The Linzi Funerary Horse Pit (at right) was a shock. In our taxi, we bumped across a famer’s field outside of a small village in Shandong and ended up at this archaeological site dating to the Spring and Autumn Period. Six hundred horses, all laid out in the same position, were sacrificed in the grave of a Qi dynasty king. He is in the center, they are lined up around him on three sides of a rectangle. Only two hundred and twenty-eight of the six hundred horse skeletons have been excavated due to lack of resources, but the sight of a lineup of horse skeletons almost as far as the eye can see is incredible.

All cultures create a myth of themselves. After seeing so many of China’s efforts to present itself and its history, did you get a sense of the spirit in which China regards itself? In other words, what kinds of things does it address head-on, and what does it efface?

China’s museums are different from those you find in the States or Europe because they almost all exclusively deal with Chinese objects, history, and culture. The big state museums are all about history and objects Chinese. Additionally and understandably, their target audience is Chinese people—hence the preponderance of signage in Chinese only. Many museums, as you might expect, have an underlying political message sometimes presented more obviously than others. One extreme example would be the Tibet Museum in Lhasa, where the signage in Chinese and English is clearly designed to assert China’s right to hegemony in Tibet.

It is also true that the Cultural Revolution and certainly the events in Tiananmen are almost always skipped over in exhibitions. Surprisingly, though, China does have two fascinating private museums that deal quite openly with the Cultural Revolution. One is more or less a memorial park in Guangdong—built on a hillside in which many victims of the Red Guards are said to be buried. The other is the extraordinary museum complex, owned by an extremely wealthy property developer, Fan Jianchuan, near Chengdu—twenty-five full size museums that deal with the anti-Japanese War and the Cultural Revolution, containing his personal collection of over eight million objects! Both of these museums are a sort of “holocaust museum” with the message “never forget.”
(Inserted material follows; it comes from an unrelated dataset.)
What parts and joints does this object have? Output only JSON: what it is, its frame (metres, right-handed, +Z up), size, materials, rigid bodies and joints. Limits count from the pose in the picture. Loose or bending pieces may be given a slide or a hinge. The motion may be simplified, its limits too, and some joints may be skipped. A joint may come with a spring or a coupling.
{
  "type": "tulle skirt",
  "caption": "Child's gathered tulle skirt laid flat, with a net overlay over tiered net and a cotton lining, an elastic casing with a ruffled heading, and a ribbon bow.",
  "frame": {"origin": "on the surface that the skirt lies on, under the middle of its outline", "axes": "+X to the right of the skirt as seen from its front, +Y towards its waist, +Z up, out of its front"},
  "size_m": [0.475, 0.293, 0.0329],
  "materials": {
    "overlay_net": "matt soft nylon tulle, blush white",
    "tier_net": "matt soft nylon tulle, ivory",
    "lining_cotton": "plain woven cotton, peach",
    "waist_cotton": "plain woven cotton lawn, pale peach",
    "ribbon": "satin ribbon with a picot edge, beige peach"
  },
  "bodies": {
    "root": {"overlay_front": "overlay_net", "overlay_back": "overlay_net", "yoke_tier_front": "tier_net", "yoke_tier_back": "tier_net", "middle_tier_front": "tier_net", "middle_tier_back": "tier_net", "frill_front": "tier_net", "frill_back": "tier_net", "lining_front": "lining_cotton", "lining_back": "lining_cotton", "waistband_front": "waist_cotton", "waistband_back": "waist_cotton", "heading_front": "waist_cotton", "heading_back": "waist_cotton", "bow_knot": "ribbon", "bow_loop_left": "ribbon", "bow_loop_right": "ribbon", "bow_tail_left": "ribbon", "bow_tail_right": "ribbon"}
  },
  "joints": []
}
Patriotism is a major factor in every Chinese citizen’s education, and Chinese museums often reflect this point of view—it is inescapable here.

What is a piece of advice for China travellers that they won’t get from other books?

Don’t be put off by the thought of “visiting a museum.” It is not a bore—you can learn a lot about the place you are in and the people you meet. The trick is to not make negative assumptions and to ask to speak to a guide or curator when you go to a small museum. They are almost always enthusiastic, highly informed, and willing to come out and show you around. You’ll come away with a whole new take on Chinese culture and a much greater appreciation.

Photos by Miriam Clifford. The first picture is from the Jianchuan Museum Complex outside Chengdu, where a memorial wall to Sichuan veterans of the anti-Japanese War presents handprints and signatures of visitors.